## Problem to solve
Take the data below and write out exactly the lines from the one with "Model this object" through the one with "the front plane."; omit every other line.

## Data for this exercise
┄┄┄┄┄┄

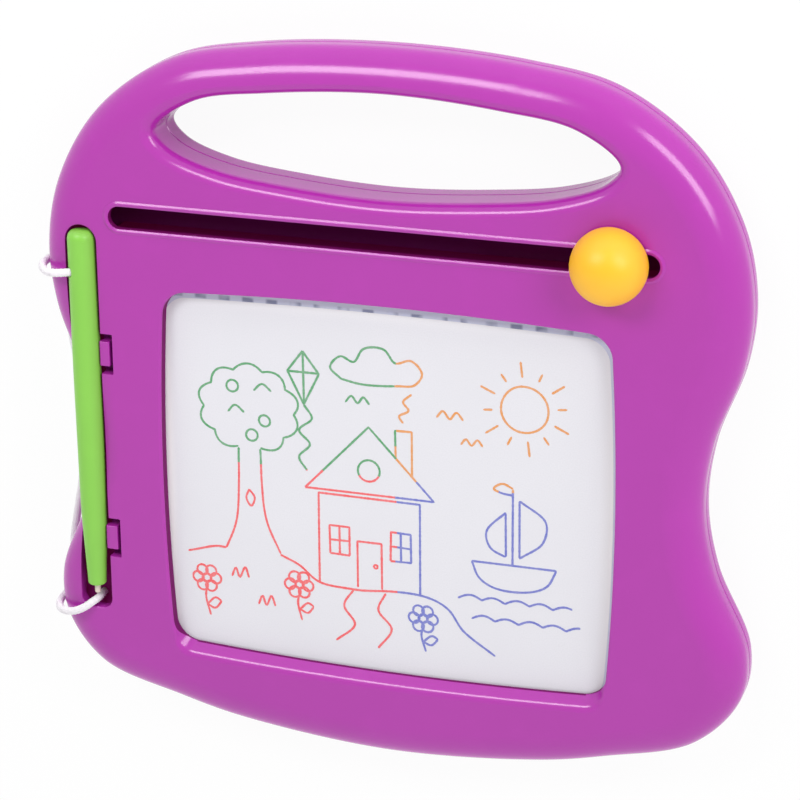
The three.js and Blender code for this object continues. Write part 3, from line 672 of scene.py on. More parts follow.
def front_shell():
    below = seam_front - overrun
    spring = board_thickness - front_edge_drop
    shell = loft([
        (offset(board_outline, -seam_round), seam_front),
        (board_outline, seam_front + seam_round),
        *rounded_edge(board_outline, 0, front_edge_width, front_edge_drop, spring, 1),
    ])
    whole = shell.copy()
    whole.data = shell.data.copy()
    bpy.context.scene.collection.objects.link(whole)
    inner_width = front_edge_width - wall
    inner_drop = front_edge_drop - wall
    cut(shell, loft([
        (offset(board_outline, -wall), below),
        *rounded_edge(board_outline, wall, inner_width, inner_drop, spring, 1, steps=6),
    ]))
    pocket_end = trough_right + tab_pocket_width
    blocks = box(
        -board_half_width - overrun, trough_right + wall, trough_bottom - wall, trough_top + wall,
        slab_bottom, board_thickness,
    )
    reach = tab_pocket_length / 2 + wall
    for y in tab_ys:
        block = box(trough_right, pocket_end + wall, y - reach, y + reach, slab_bottom, board_thickness)
        join(blocks, block)
    for x, y in screw_places:
        join(blocks, post(x, y, boss_radius, seam_front, board_thickness))
    combine(blocks, [whole], "INTERSECT")
    join(
        shell,
        blocks,
        square_band(window_outline, -overrun, skirt_thickness, film_high[2] + fit_gap, ceiling + wall / 2),
        square_band(handle_outline, -overrun, wall, seam_front, ceiling + wall / 2),
        slot_bead(),
    )
    cut(
        shell,
        flared_cutter(handle_outline, below, board_thickness, handle_rim, 14, hole_seam_chamfer),
        window_cutter(),
        flared_cutter(slot_outline, ceiling - overrun, board_thickness + slot_edge_round, slot_edge_round, 6),
        trough_cutter(),
        post(pen_x, anchor_y, cord_diameter / 2 + fit_gap, slab_bottom - overrun, trough_floor + overrun),
    )
    half = tab_pocket_length / 2
    for y in tab_ys:
        pocket = box(
            trough_right - overrun, pocket_end, y - half, y + half, trough_floor, board_thickness + overrun,
        )
        cut(shell, round_edges(pocket, pocket_round))
        join(shell, snap_tab(y))
    for x, y in screw_places:
        cut(shell, post(x, y, screw_radius + fit_gap, below, ceiling - overrun))
    return shell


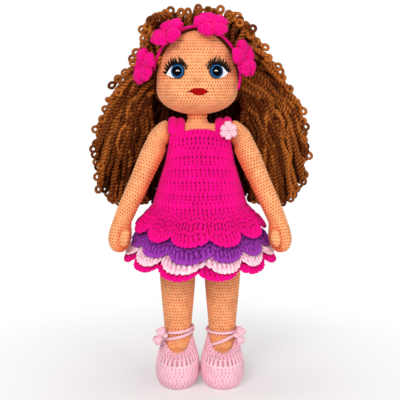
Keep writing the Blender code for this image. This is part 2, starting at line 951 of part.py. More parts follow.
def arm_sections(sign, grow, sides=arm_sides):
    """Rings from the flat end at the shoulder, down the arm and round the mitten hand."""
    down = arm_direction(arm_out, arm_forward, sign)
    hand = arm_direction(hand_out, hand_forward, sign)
    side = X * sign
    front = down.cross(side).normalized()
    root = Vector((sign * arm_root_x, shoulder_pivot_y, shoulder_pivot_z))
    flat = Vector((sign * (shoulder_plane_x() - grow), shoulder_pivot_y, shoulder_pivot_z))
    bulge = arm_radius - arm_end_radius
    wrist = root + down * arm_length
    half_turn = (side + down).normalized()
    places = [
        (flat, side, arm_end_radius, arm_end_radius),
        (flat + side * bulge, side, arm_radius, arm_radius),
        (root + down * arm_length * 0.058, half_turn, arm_radius, arm_radius),
        (root + down * arm_length * 0.163, down, arm_radius, arm_radius),
        (root + down * arm_length * 0.575, down, (arm_radius + wrist_radius) / 2, arm_radius),
        (wrist, down, wrist_radius, wrist_radius),
        (wrist + hand * hand_length * 0.38, hand, hand_half_width, hand_half_depth),
        (wrist + hand * hand_length * 0.70, hand, hand_half_width * 0.96, hand_half_depth * 0.95),
        (wrist + hand * hand_length * 0.89, hand, hand_half_width * 0.72, hand_half_depth * 0.72),
    ]
    tip = wrist + hand * (hand_length + grow)
    places.append((tip, hand, hand_half_width * 0.36, hand_half_depth * 0.36))
    rings = []
    for centre, normal, wide, deep in places:
        up = front.cross(normal).normalized()
        deep_way = normal.cross(up)
        rings.append(section(centre, up, deep_way, wide + grow, deep + grow, 2, sides))
    return rings


def make_arm(side, sign, thread_space):
    """One arm: a knitted skin with the thread's hole in its flat end, stuffing and a thumb."""
    outer = arm_sections(sign, 0)
    inner = arm_sections(sign, -fabric)
    hole = thread_radius + gap
    hole_rings = []
    for depth in (0, fabric):
        centre = Vector((sign * (shoulder_plane_x() + depth), shoulder_pivot_y, shoulder_pivot_z))
        scale = hole / arm_end_radius
        middle = sum(outer[0], Vector()) / len(outer[0])
        hole_rings.append([centre + (point - middle) * scale for point in outer[0]])
    loft(f"arm_{side}", outer[::-1] + hole_rings + inner, SKIN)
    stuffing = loft(f"arm_stuffing_{side}", arm_sections(sign, -fabric - gap, arm_stuffing_sides), FILL)
    combine(stuffing, thread_space, "DIFFERENCE")
    hand = arm_direction(hand_out, hand_forward, sign)
    down = arm_direction(arm_out, arm_forward, sign)
    root = Vector((sign * arm_root_x, shoulder_pivot_y, shoulder_pivot_z))
    forward = (X * sign).cross(hand).normalized()
    if forward.y > 0:
        forward = -forward
    palm = root + down * arm_length + hand * hand_length * 0.46
    inward = -X * sign * thumb_half_width * 0.5
    centre = palm + forward * (hand_half_depth + gap + thumb_half_depth) + inward
    sizes = (thumb_half_width, thumb_half_length, thumb_half_depth)
    ball(f"thumb_{side}", centre, facing(forward, -hand), sizes, SKIN, 10, 7)


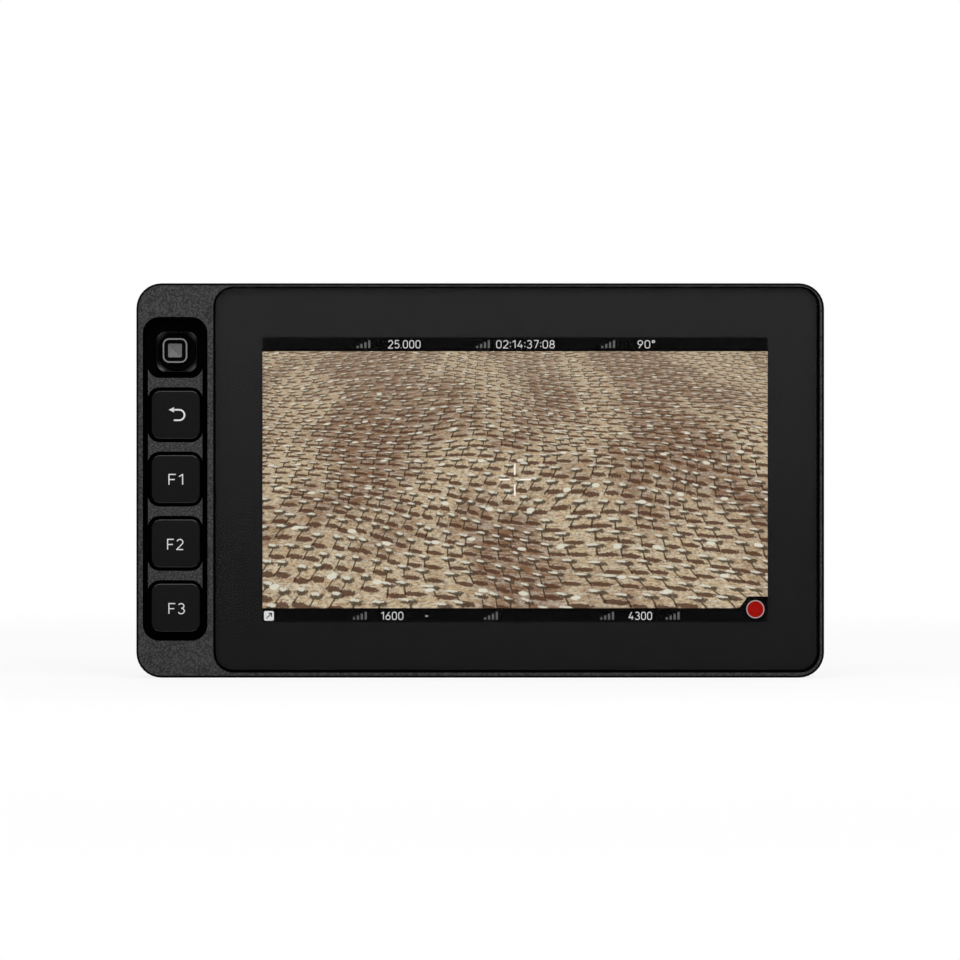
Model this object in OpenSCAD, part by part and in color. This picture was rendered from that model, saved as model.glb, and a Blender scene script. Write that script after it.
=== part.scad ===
// Five inch camera field monitor: a milled housing in two shells, a bonded glass screen,
// a key column with a joystick, side sockets and a sliding battery mount on the back.
// X runs to the viewer's right, Y from the screen to the back, Z up.
// The origin is the centre of the base. Every depth is measured back from the front plane.

/* [Body] */
// Width of the body
body_w = 150.3; // [150.2:0.1:153]
// Height of the body
body_h = 86.2; // [86:0.1:88]
// Depth of the whole object, battery hooks included
body_d = 28; // [27.9:0.1:29]
// Depth of the full-width slab behind the front plane
slab_d = 10.5; // [10.3:0.1:11]
// Depth from the front plane to the back of the hump
hump_d = 25.5; // [25.2:0.1:25.7]
// Width of the hump behind the slab
hump_w = 114; // [113:0.5:115]
// Corner radius of the body seen from the front
corner_r = 5.5; // [5:0.1:6]
// Wall of the slab
wall = 1.5; // [1.4:0.05:1.5]

/* [Screen] */
// Width of the cover glass
glass_w = 131.5; // [131:0.1:131.6]
// Height of the cover glass
glass_h = 83.6; // [83:0.1:83.7]
// Corner radius of the cover glass
glass_r = 3.9; // [3:0.1:4.1]
// Thickness of the cover glass
glass_t = 1.1; // [0.9:0.05:1.1]
// Width of the picture
screen_w = 110.7; // [109:0.1:111]
// Height of the picture
screen_h = 62.3; // [61:0.1:62.4]

/* [Keys] */
// Side of a square key cap
key_size = 10.6; // [10:0.1:10.8]
// Corner radius of a key cap
key_r = 1.9; // [1:0.1:2.2]
// Distance from key to key
key_pitch = 14.05; // [14:0.01:14.1]
// Travel of a key
key_travel = 0.5; // [0.2:0.05:0.5]
// Side of the joystick cap
stick_size = 5.35; // [4.5:0.05:5.4]

/* [Mounts] */
// Bore radius of the camera thread inserts
thread_r = 2.55; // [2.5:0.01:2.6]
// Radius of the locating holes beside each thread
locating_r = 1.6; // [1.5:0.05:1.6]
// Distance between the two locating holes
locating_gap = 18; // [17:0.5:18]

/* [Hidden] */
$fn = 64;

// Colours
housing_black = [0.16, 0.16, 0.165];
plastic_black = [0.08, 0.08, 0.085];
rubber_black = [0.05, 0.05, 0.05];
glass_black = [0.1, 0.1, 0.1];
picture_brown = [0.55, 0.42, 0.3];
cap_grey = [0.4, 0.4, 0.41];
steel = [0.72, 0.72, 0.74];
nickel = [0.78, 0.77, 0.74];
gold = [0.85, 0.68, 0.3];
board_green = [0.1, 0.32, 0.2];
film_amber = [0.75, 0.5, 0.2];
white_plastic = [0.93, 0.92, 0.88];
pad_blue = [0.55, 0.6, 0.75];

// Body: the front plane, the middle height and the edges
front_y = -body_d / 2;
mid_z = body_h / 2;
half_w = body_w / 2;
hump_x = hump_w / 2;
edge_cut = 0.4;
hump_cut = 1.5;
slab_cut = 1;
hump_r = 3;
hump_wall = 1.8;
hump_roof = 2.2;
// Small steps: press fit, flush face, close fit, overlap of joined pieces, cutter overrun
tiny = 0.01;
press_gap = 0.02;
fine = 0.05;
overlap = 0.5;
cut = 1;

// Depths of the layers, front to back
parting_front = 8;
parting_back = 8.2;
glass_front = 0.2;
glass_back = glass_front + glass_t;
shelf_d = 1.7;
cavity_d = 2.9;
tray_front = 2.95;
tray_floor = 5.1;
tray_back = 5.6;
frame_front = 5.65;
frame_back = 6.65;
control_front = 6.1;
control_back = 7.1;
slab_inner = slab_d - wall;
board_front = 13;
board_back = 14.6;
hump_inner = hump_d - 4.5;
plate_floor = hump_d - 2.5;
plate_back = hump_d + 1;

// Inside outline of the slab
inner_w = body_w - 2 * wall;
inner_h = body_h - 2 * wall - 0.6;
inner_r = corner_r - wall;
inner_top = mid_z + body_h / 2 - hump_roof;

// Glass, its opening and the display behind it
glass_x = half_w - 67.31;
glass_z = mid_z + 0.35;
glass_cut = 0.15;
opening_x = glass_x + 0.1;
opening_z = mid_z + 0.2;
opening_w = glass_w + 0.9;
opening_h = glass_h + 0.64;
opening_r = glass_r + 0.4;
screen_x = glass_x - 0.34;
screen_z = mid_z + 0.3;
lcd_w = screen_w + 6.6;
lcd_h = screen_h + 6.7;
lcd_r = 0.5;
lcd_bottom = screen_z - lcd_h / 2;
window_gap = 0.5;

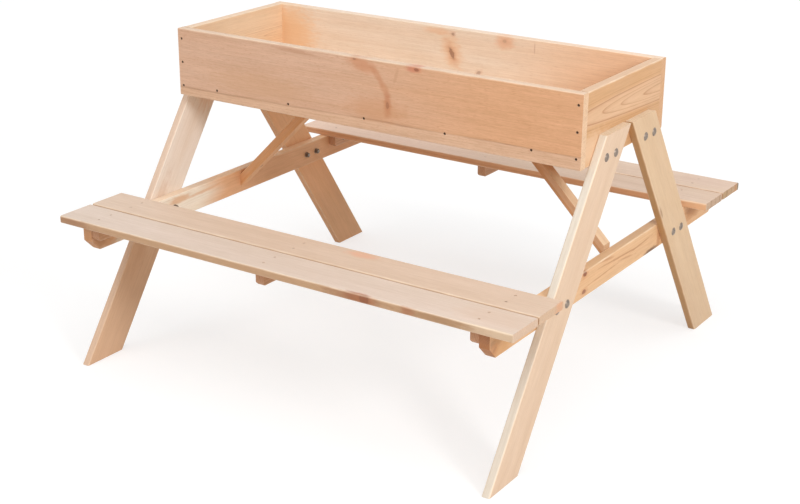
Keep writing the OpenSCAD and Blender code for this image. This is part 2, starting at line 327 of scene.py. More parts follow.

┄┄┄┄┄┄

## Problem solution
Model this object in OpenSCAD, part by part and in color. This picture was rendered from that model, saved as model.glb, and a Blender scene script. Write that script after it.
=== part.scad ===
// Five inch camera field monitor: a milled housing in two shells, a bonded glass screen,
// a key column with a joystick, side sockets and a sliding battery mount on the back.
// X runs to the viewer's right, Y from the screen to the back, Z up.
// The origin is the centre of the base. Every depth is measured back from the front plane.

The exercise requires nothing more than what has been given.